Sieve Analysis and Construction: Theory and Implementation

Sieve Theory was used in order to construct symmetries at a desired degree of complexity. This was achieved by the combination of two or more modules, where each module is notated as an ordered pair (M, I) that indicates a modulus (period) and a residue (an integer between zero and M-1) within that modulus. The abstract image of a sieve is that of a selection of points on a straight line; according to Xenakis “Every well-ordered set can be represented as points on a line, if it is given a reference point for the origin and a length u for the unit distance, and this is a sieve” (Xenakis 1992, 268). Modules are combined by the set-theoretical operations of union, intersection and complementation. Given the possibility of multiple notations of the same sieve, the use of each logical operation depends on both the type of formula we choose and on the type of sieve in question. This paper is based on typology of both the different types of sieves as well as the available formulae types for a given sieve.
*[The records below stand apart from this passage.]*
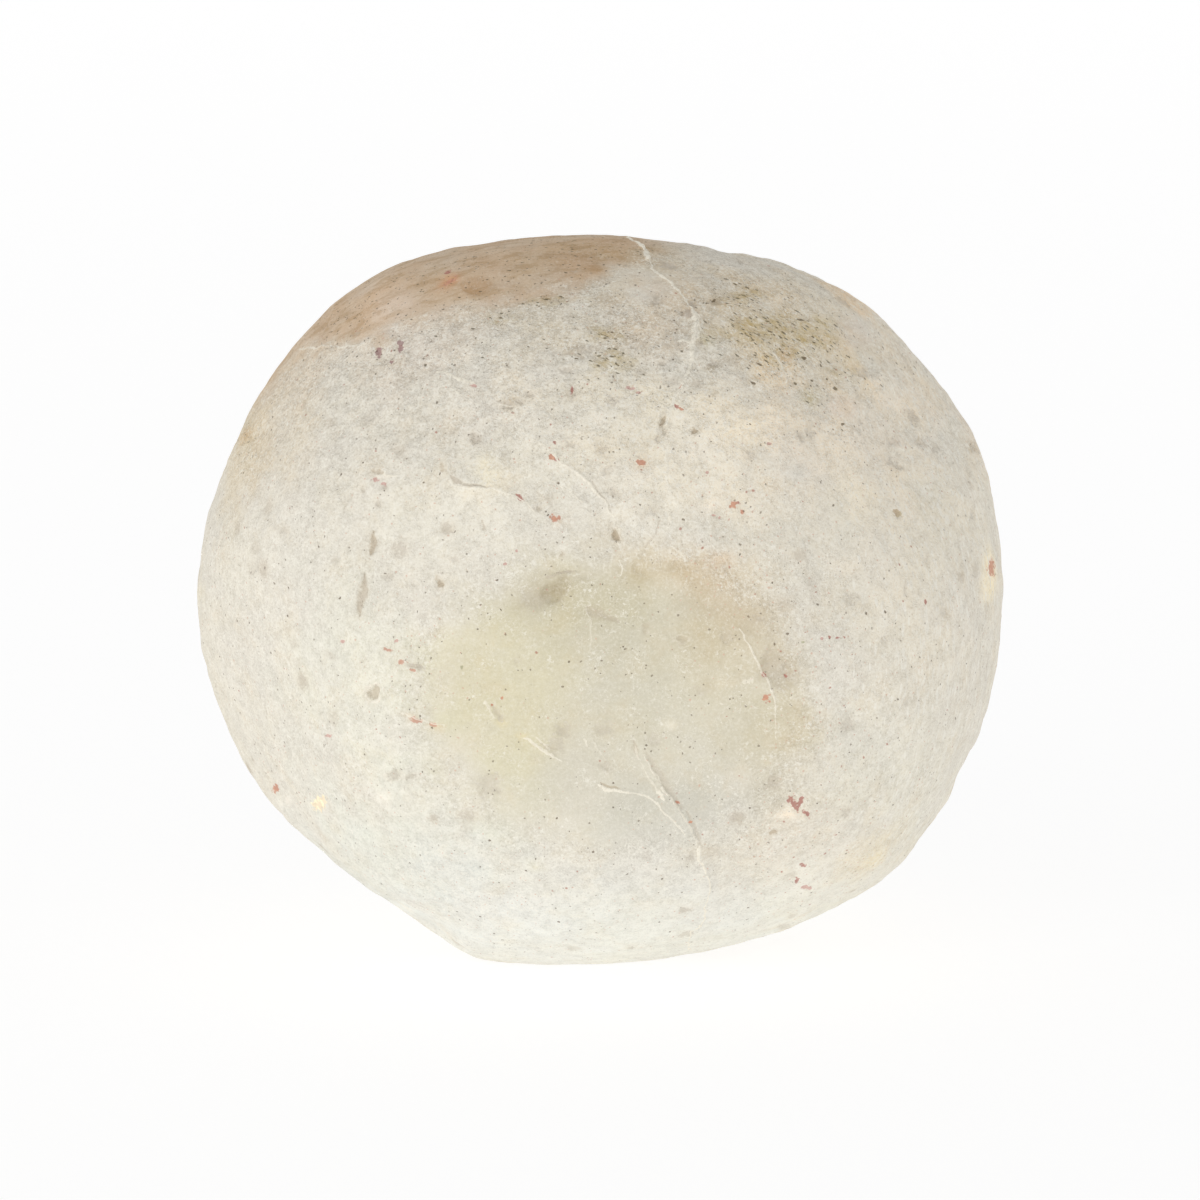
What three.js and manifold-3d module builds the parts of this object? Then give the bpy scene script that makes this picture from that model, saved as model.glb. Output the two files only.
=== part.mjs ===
// A whole, unopened agate geode: one pale, chalky nodule that rests on a small flat spot.
// Millimetres, +Z up. The origin is at the foot, under the middle of the bounding box. The front faces -Y.
// The nodule is a closed form around its centre: a radius is worked out for every direction, and the
// directions come from an icosphere that is made finer wherever a pit, a crack or a vein needs it.
import * as THREE from "three";
import { mergeVertices } from "three/addons/utils/BufferGeometryUtils.js";
import Module from "manifold-3d";

// ---- Driving dimensions, in mm ----

const FRONT_DEPTH = 50; // from the plane of the widest outline to the front
const BACK_DEPTH = 51; // and to the back
const SQUARENESS = 2.3; // 2 is an ellipsoid, more is boxier from the outline to the front and back
const OUTLINE_LEAN = THREE.MathUtils.degToRad(8); // the plane of the widest outline leans back
const SEEN_FROM = 613; // the distance in front at which the marks on the front were laid out
const FOOT_BELOW_CENTRE = 47.9; // where the foot is worn flat

// The widest outline, as [angle in degrees from +X, radius].
const OUTLINE = [
  [0, 54.9],
  [12, 55.1],
  [24, 55.9],
  [36, 54.7],
  [47, 54.1],
  [60, 51.8],
  [75, 49.6],
  [90, 49.3],
  [105, 50.5],
  [118, 52.6],
  [129, 54.0],
  [145, 54.1],
  [160, 53.9],
  [175, 54.5],
  [186, 54.5],
  [200, 53.8],
  [212, 52.8],
  [223, 50.9],
  [236, 50.0],
  [244, 50.4],
  [250, 51.6],
  [257, 50.7],
  [268, 49.7],
  [282, 49.6],
  [294, 50.5],
  [305, 52.3],
  [317, 54.1],
  [329, 54.3],
  [345, 54.7],
];

// Away from that outline its small corners fade into this even round, a squarish oval.
const ROUND_RADIUS = 52.6;
const ROUND_WIDER = 2.6; // how far the oval is wider than high
const ROUND_CORNERS = 0.5; // how far its four corners stand out
const CORNERS_FADE = [0.25, 0.85]; // between these slopes of the direction towards the front or back

// ---- The nodule's own axes: across, up the leaning outline, and out to the front ----

const ACROSS = new THREE.Vector3(1, 0, 0);
const RISE = new THREE.Vector3(0, Math.sin(OUTLINE_LEAN), Math.cos(OUTLINE_LEAN));
const OUT = new THREE.Vector3(0, -Math.cos(OUTLINE_LEAN), Math.sin(OUTLINE_LEAN));

const inBody = (across, rise, out) =>
  new THREE.Vector3()
    .addScaledVector(ACROSS, across)
    .addScaledVector(RISE, rise)
    .addScaledVector(OUT, out);

// A direction by its bearing round the nodule, 0 at the front and 90 at the right, and its height above
// the middle, both in degrees.
function towards(bearing, height) {
  const round = THREE.MathUtils.degToRad(bearing);
  const up = THREE.MathUtils.degToRad(height);
  return inBody(Math.sin(round) * Math.cos(up), Math.sin(up), Math.cos(round) * Math.cos(up));
}

// ---- Even numbers from a seed, and soft noise ----

function seeded(seed) {
  let state = seed;
  return () => {
    state = (Math.imul(state, 1664525) + 1013904223) >>> 0;
    return state / 2 ** 32;
  };
}

function cornerValue(x, y, z) {
  let h = Math.imul(x, 374761393) + Math.imul(y, 668265263) + Math.imul(z, 1440662683);
  h = Math.imul(h ^ (h >>> 13), 1274126177);
  return ((h ^ (h >>> 16)) >>> 0) / 2 ** 31 - 1;
}

// Value noise from -1 to 1, with one hump or hollow to each wavelength.
function noise(point, wavelength) {
  const at = point.clone().divideScalar(wavelength);
  const cell = at.clone().floor();
  const [fx, fy, fz] = at.clone().sub(cell).toArray().map((t) => t * t * (3 - 2 * t));
  let sum = 0;
  for (let corner = 0; corner < 8; corner++) {
    const [i, j, k] = [corner & 1, (corner >> 1) & 1, corner >> 2];
    const share = (i ? fx : 1 - fx) * (j ? fy : 1 - fy) * (k ? fz : 1 - fz);
    sum += share * cornerValue(cell.x + i, cell.y + j, cell.z + k);
  }
  return sum;
}

// ---- The body ----

// The outline's radius at an angle, on a smooth closed curve through its points.
function outlineRadius(degrees) {
  const count = OUTLINE.length;
  const point = (i) => {
    const turns = Math.floor(i / count);
    const [angle, radius] = OUTLINE[i - turns * count];
    return [angle + 360 * turns, radius];
  };
  const i = OUTLINE.findLastIndex(([angle]) => angle <= degrees);
  const [before, start, end, after] = [point(i - 1), point(i), point(i + 1), point(i + 2)];
  const span = end[0] - start[0];
  const t = (degrees - start[0]) / span;
  const startSlope = ((end[1] - before[1]) / (end[0] - before[0])) * span;
  const endSlope = ((after[1] - start[1]) / (after[0] - start[0])) * span;
  return (
    (2 * t ** 3 - 3 * t ** 2 + 1) * start[1] +
    (t ** 3 - 2 * t ** 2 + t) * startSlope +
    (3 * t ** 2 - 2 * t ** 3) * end[1] +
    (t ** 3 - t ** 2) * endSlope
  );
}

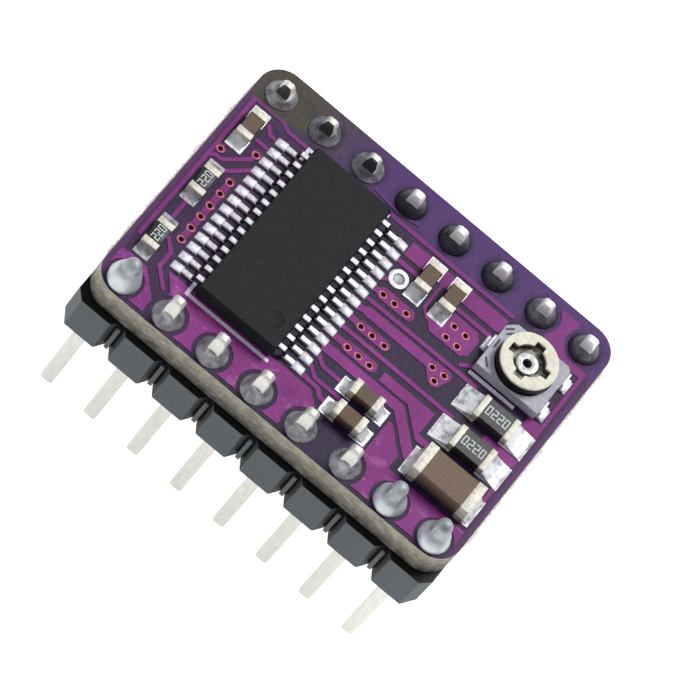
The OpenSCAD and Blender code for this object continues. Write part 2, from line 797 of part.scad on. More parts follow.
module resistor_coats() {
    color([0.07, 0.08, 0.09]) on_board() small_resistors() resistor_layer(small_res, end_cap_l, 1);
}

module resistor_ends() {
    color([0.85, 0.84, 0.82]) on_board() small_resistors() metal_ends(small_res, end_cap_l);
}

module resistor_solder() {
    color([0.7, 0.72, 0.74]) on_board() small_resistors() end_solder(small_res, res_pads, 0.6);
}

// Seven-bar digit, d wide and twice as high: three level bars, then four upright ones
module digit(d, bars) {
    bar_w = d * 0.26;
    step = d * 0.87;
    for (i = [0 : 2])
        if (bars[i]) translate([0, (i - 1) * step]) square([d, bar_w], center = true);
    for (i = [0 : 3])
        if (bars[i + 3])
            translate([(i % 2 - 0.5) * (d - bar_w), (floor(i / 2) - 0.5) * step])
                square([bar_w, d], center = true);
}

// Row of generic digits, printed on a resistor's coat
module value_code(size, digits, d) {
    spacing = d * 1.3;
    translate([0, 0, layer_z(size, 2)]) linear_extrude(print_t)
        for (i = [0 : len(digits) - 1])
            translate([(i - (len(digits) - 1) / 2) * spacing, 0]) digit(d, digits[i]);
}

module resistor_marks() {
    color([0.8, 0.83, 0.84]) on_board() small_resistors() value_code(small_res, [two, two, zero], 0.22);
}

module sense_bodies() {
    color([0.2, 0.19, 0.18]) on_board() sense_places() part_core(sense);
}

module sense_films() {
    color([0.1, 0.1, 0.1]) on_board() sense_places() resistor_layer(sense, sense_end_l, 0);
}

module sense_coats() {
    color([0.12, 0.12, 0.11]) on_board() sense_places() resistor_layer(sense, sense_end_l, 1);
}

module sense_ends() {
    color([0.85, 0.84, 0.82]) on_board() sense_places() metal_ends(sense, sense_end_l);
}

module sense_solder() {
    color([0.8, 0.8, 0.82]) on_board() sense_places() end_solder(sense, sense_pads, 0.75);
}

module sense_marks() {
    color([0.72, 0.72, 0.7]) on_board() sense_places() value_code(sense, [zero, two, two, zero], 0.25);
}

module bulk_cap_body() {
    color([0.47, 0.4, 0.35]) on_board() at(right_x, bulk_y) part_core(bulk);
}

module bulk_cap_ends() {
    color([0.8, 0.78, 0.72]) on_board() at(right_x, bulk_y) metal_ends(bulk, bulk_end_l);
}

module bulk_cap_solder() {
    color([0.7, 0.72, 0.74]) on_board() at(right_x, bulk_y) end_solder(bulk, bulk_pads, 0.4);
}

// Tinned ring beside the middle capacitor, its bore filled lower with solder
module test_ring() {
    rim_t = 0.09;
    fill_t = 0.05;
    bowl_d = 0.54;
    color([0.86, 0.86, 0.88])
    at(ring_x, ring_y, pad_z)
        difference() {
            cylinder(d = ring_d, h = rim_t, $fn = 40);
            translate([0, 0, fill_t]) cylinder(d = bowl_d, h = rim_t, $fn = 32);
        }
}

// ---- Trimmer ----

// Ceramic base with a round well, one cut corner and the rivet's bore
module trimmer_base() {
    corner = 0.42;
    color([0.6, 0.61, 0.66])
    difference() {
        at(trim_x, trim_y, trim_z) linear_extrude(base_h) polygon([
            [-base_l / 2, -base_w / 2], [base_l / 2, -base_w / 2], [base_l / 2, base_w / 2 - corner / 2],
            [base_l / 2 - corner / 2, base_w / 2], [-base_l / 2 + corner, base_w / 2],
            [-base_l / 2, base_w / 2 - corner]]);
        at(trim_x, trim_y, well_z) cylinder(d = well_d, h = base_h, $fn = 64);
        at(trim_x, trim_y, trim_z - cut) cylinder(d = rivet_d, h = base_h, $fn = 32);
    }
}

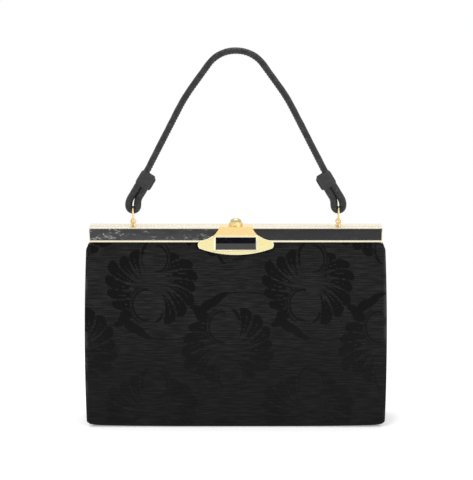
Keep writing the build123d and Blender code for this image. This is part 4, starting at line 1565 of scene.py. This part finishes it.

We categorise sieves according to their symmetry and periodicity. Xenakis refers to these two notions as two distinct levels of identity: in the opening of his article on sieves he talks about “spatial identities” and “identities in time”, correspondingly; he then refers to these levels as being internal and external to the sieve (Xenakis 1992, 268). Symmetry is evident in the sieve's intervallic structure and periodicity in its periodic nature.